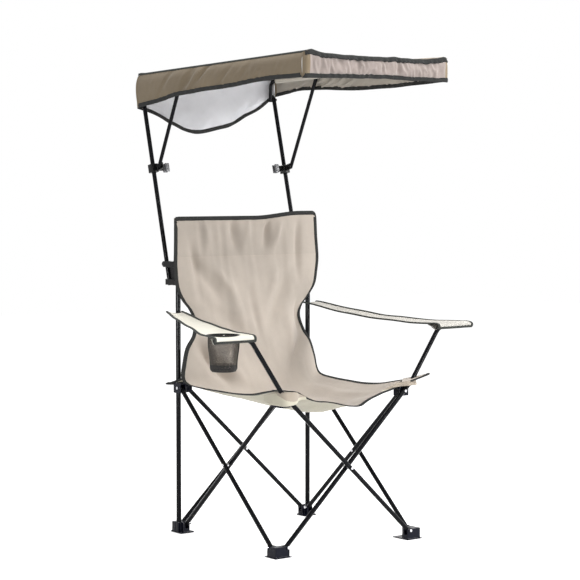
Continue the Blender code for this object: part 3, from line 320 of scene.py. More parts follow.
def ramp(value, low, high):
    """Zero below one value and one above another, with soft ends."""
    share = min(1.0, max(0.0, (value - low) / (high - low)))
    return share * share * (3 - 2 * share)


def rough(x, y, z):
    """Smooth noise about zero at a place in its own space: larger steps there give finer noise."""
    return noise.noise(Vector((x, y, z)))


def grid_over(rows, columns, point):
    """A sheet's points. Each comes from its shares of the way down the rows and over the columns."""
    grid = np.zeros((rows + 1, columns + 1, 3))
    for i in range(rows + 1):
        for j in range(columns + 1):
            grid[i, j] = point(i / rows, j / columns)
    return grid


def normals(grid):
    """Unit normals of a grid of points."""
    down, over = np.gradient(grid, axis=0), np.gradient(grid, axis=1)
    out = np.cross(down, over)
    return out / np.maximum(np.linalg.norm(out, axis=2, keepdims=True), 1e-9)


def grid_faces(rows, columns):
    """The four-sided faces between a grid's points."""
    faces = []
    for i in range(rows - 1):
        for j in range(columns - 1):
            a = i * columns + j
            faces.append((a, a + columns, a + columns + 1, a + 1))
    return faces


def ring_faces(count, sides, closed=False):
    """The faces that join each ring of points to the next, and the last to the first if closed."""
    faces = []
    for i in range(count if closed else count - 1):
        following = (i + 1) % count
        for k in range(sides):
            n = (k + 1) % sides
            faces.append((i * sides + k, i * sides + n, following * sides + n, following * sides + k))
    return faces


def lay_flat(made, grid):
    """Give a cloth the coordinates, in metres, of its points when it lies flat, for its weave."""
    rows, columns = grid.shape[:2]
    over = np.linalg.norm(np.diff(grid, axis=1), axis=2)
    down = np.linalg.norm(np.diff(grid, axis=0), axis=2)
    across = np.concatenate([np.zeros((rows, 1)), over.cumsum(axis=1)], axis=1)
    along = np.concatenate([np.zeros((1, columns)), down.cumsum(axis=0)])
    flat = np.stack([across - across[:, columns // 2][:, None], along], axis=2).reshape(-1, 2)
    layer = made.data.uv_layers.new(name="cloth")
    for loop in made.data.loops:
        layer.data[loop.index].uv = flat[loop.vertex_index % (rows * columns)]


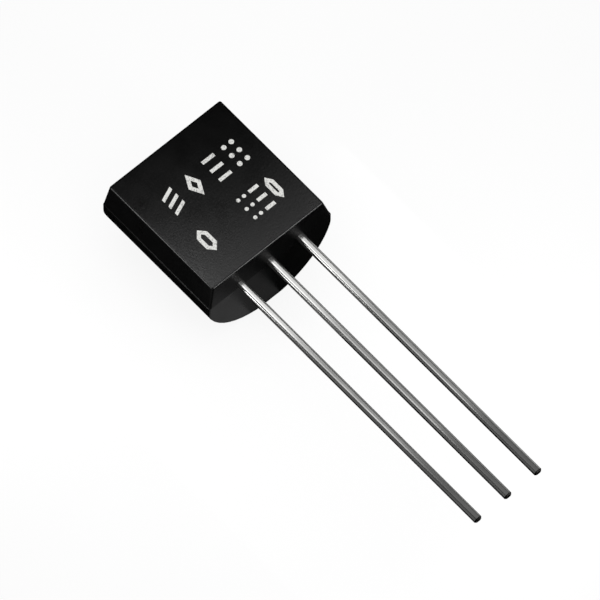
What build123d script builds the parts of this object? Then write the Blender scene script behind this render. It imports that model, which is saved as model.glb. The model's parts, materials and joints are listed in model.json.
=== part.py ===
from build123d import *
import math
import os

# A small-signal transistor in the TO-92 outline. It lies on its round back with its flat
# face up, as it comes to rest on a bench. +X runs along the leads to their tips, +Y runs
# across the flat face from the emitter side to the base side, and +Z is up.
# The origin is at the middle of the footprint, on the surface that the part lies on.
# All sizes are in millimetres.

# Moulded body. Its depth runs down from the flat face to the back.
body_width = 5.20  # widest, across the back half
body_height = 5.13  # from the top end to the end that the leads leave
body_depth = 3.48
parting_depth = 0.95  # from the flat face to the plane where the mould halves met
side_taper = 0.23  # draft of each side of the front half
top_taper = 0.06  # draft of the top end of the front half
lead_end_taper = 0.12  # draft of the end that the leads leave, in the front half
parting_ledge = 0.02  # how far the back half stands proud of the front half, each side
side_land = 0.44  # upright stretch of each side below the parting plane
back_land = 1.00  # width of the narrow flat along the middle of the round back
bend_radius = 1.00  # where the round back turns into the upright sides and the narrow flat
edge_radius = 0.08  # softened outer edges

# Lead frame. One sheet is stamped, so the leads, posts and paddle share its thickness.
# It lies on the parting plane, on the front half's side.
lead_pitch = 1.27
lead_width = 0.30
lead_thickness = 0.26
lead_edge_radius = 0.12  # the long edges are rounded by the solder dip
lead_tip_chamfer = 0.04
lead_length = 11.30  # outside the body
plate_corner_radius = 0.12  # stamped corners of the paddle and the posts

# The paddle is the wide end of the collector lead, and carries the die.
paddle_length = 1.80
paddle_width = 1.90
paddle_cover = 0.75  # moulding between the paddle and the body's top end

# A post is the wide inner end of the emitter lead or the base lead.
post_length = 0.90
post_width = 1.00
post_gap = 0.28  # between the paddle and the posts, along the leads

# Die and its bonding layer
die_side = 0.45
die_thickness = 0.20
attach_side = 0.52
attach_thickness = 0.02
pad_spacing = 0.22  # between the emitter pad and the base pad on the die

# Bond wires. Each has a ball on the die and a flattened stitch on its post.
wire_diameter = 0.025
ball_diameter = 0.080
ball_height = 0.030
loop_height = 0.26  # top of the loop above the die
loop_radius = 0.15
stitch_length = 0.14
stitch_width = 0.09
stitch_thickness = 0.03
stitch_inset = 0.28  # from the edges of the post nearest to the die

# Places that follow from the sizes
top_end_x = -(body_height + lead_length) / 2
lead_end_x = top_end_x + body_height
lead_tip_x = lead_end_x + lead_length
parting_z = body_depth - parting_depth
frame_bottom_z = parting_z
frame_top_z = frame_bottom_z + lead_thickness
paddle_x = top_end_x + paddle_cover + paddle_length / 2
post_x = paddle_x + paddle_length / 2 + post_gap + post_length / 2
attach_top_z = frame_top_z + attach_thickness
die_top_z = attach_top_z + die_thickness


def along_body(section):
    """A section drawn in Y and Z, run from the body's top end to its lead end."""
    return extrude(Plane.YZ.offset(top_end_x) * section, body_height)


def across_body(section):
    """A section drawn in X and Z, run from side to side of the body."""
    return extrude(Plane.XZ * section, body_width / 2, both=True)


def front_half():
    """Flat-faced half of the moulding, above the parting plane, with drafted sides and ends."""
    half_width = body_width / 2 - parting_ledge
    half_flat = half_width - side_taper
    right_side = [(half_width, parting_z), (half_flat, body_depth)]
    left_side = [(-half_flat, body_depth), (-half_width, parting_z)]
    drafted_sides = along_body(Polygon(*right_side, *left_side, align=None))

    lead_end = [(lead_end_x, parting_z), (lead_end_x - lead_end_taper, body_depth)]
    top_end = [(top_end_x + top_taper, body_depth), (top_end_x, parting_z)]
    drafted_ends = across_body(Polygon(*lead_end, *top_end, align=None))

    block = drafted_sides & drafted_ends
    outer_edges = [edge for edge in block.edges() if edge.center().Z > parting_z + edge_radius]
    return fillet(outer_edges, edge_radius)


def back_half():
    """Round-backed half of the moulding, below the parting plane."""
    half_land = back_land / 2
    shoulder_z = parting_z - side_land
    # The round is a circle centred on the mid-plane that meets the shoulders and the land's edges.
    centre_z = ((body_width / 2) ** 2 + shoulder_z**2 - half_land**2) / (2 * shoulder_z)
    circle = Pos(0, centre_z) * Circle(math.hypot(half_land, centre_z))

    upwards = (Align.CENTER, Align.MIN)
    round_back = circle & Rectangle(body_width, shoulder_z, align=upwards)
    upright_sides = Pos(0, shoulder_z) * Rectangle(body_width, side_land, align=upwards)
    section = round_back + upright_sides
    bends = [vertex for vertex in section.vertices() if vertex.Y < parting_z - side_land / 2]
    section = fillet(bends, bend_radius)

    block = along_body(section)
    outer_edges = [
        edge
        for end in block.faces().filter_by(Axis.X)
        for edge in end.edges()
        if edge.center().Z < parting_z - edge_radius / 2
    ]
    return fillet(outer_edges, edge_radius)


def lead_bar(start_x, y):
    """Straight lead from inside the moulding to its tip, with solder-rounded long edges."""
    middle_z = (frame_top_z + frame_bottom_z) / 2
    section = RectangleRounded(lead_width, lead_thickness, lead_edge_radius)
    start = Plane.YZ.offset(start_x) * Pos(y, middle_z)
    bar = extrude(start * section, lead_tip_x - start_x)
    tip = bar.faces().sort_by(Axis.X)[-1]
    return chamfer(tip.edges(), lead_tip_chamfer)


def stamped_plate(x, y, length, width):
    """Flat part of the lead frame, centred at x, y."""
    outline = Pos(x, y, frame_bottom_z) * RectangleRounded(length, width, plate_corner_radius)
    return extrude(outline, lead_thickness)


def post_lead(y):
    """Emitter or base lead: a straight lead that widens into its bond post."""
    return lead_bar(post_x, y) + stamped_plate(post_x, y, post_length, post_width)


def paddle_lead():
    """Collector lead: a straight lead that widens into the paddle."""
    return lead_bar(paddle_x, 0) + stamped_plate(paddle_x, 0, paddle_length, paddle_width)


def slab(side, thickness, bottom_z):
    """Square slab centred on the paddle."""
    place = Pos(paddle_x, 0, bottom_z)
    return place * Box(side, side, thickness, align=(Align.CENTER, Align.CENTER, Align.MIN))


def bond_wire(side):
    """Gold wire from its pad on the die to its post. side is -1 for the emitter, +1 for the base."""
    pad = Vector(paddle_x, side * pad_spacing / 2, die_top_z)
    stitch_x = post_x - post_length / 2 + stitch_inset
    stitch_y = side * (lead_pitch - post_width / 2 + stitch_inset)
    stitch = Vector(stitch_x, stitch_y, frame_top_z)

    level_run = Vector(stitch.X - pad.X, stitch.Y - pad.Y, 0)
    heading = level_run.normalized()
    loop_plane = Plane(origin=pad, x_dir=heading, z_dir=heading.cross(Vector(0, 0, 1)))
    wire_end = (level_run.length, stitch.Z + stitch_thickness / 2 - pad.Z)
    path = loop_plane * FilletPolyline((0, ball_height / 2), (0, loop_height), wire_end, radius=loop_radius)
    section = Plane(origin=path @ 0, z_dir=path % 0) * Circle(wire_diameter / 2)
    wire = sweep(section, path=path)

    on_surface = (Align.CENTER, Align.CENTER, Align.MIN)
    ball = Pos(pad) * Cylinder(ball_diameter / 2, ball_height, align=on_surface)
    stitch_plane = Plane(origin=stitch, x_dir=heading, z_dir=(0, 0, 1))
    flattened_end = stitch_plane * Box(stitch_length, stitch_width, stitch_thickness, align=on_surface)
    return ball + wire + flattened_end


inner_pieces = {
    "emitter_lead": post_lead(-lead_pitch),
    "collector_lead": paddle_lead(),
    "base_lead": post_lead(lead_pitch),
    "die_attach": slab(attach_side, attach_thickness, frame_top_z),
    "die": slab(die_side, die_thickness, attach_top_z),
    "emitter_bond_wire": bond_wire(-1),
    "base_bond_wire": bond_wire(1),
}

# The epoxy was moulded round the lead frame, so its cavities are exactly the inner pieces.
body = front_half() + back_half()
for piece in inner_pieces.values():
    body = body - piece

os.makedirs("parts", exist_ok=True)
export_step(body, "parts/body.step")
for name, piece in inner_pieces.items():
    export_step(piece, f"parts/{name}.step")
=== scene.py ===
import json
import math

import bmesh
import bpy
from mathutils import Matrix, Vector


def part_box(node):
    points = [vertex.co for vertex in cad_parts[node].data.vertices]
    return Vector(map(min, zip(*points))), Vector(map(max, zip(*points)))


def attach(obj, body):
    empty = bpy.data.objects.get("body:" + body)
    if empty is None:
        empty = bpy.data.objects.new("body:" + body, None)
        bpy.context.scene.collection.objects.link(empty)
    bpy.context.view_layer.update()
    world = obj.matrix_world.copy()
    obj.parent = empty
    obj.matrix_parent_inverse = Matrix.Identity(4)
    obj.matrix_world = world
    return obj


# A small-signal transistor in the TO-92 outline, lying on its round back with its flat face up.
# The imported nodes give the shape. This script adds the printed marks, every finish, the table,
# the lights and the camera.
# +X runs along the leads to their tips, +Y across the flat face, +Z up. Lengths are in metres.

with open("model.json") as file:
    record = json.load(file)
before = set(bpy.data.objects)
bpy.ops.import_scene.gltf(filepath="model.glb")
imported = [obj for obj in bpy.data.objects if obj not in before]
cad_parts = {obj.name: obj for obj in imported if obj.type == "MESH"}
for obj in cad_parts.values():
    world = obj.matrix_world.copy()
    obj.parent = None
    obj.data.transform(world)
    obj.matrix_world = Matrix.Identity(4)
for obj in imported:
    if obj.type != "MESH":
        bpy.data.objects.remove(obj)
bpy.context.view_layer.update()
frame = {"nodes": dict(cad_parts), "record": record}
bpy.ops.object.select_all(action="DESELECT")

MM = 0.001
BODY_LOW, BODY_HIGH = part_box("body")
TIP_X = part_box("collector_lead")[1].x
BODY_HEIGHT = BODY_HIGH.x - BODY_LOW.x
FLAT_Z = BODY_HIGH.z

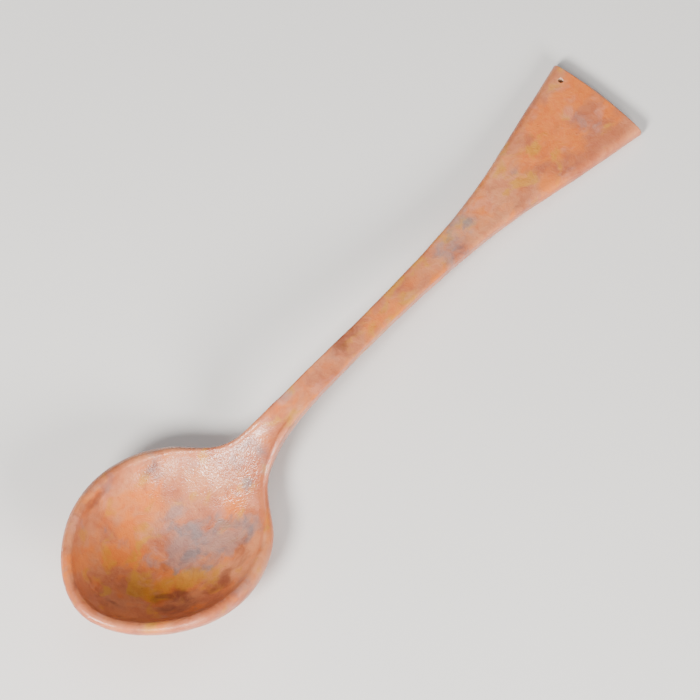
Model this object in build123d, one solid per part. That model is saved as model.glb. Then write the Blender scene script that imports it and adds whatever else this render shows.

####################

> [What is needed] Begin at the line that has "# The epoxy", stop after the line that has "imported = [obj", and repeat exactly those lines, nothing more.

> [In response]
# The epoxy was moulded round the lead frame, so its cavities are exactly the inner pieces.
body = front_half() + back_half()
for piece in inner_pieces.values():
    body = body - piece

os.makedirs("parts", exist_ok=True)
export_step(body, "parts/body.step")
for name, piece in inner_pieces.items():
    export_step(piece, f"parts/{name}.step")
=== scene.py ===
import json
import math

import bmesh
import bpy
from mathutils import Matrix, Vector


def part_box(node):
    points = [vertex.co for vertex in cad_parts[node].data.vertices]
    return Vector(map(min, zip(*points))), Vector(map(max, zip(*points)))


def attach(obj, body):
    empty = bpy.data.objects.get("body:" + body)
    if empty is None:
        empty = bpy.data.objects.new("body:" + body, None)
        bpy.context.scene.collection.objects.link(empty)
    bpy.context.view_layer.update()
    world = obj.matrix_world.copy()
    obj.parent = empty
    obj.matrix_parent_inverse = Matrix.Identity(4)
    obj.matrix_world = world
    return obj


# A small-signal transistor in the TO-92 outline, lying on its round back with its flat face up.
# The imported nodes give the shape. This script adds the printed marks, every finish, the table,
# the lights and the camera.
# +X runs along the leads to their tips, +Y across the flat face, +Z up. Lengths are in metres.

with open("model.json") as file:
    record = json.load(file)
before = set(bpy.data.objects)
bpy.ops.import_scene.gltf(filepath="model.glb")
imported = [obj for obj in bpy.data.objects if obj not in before]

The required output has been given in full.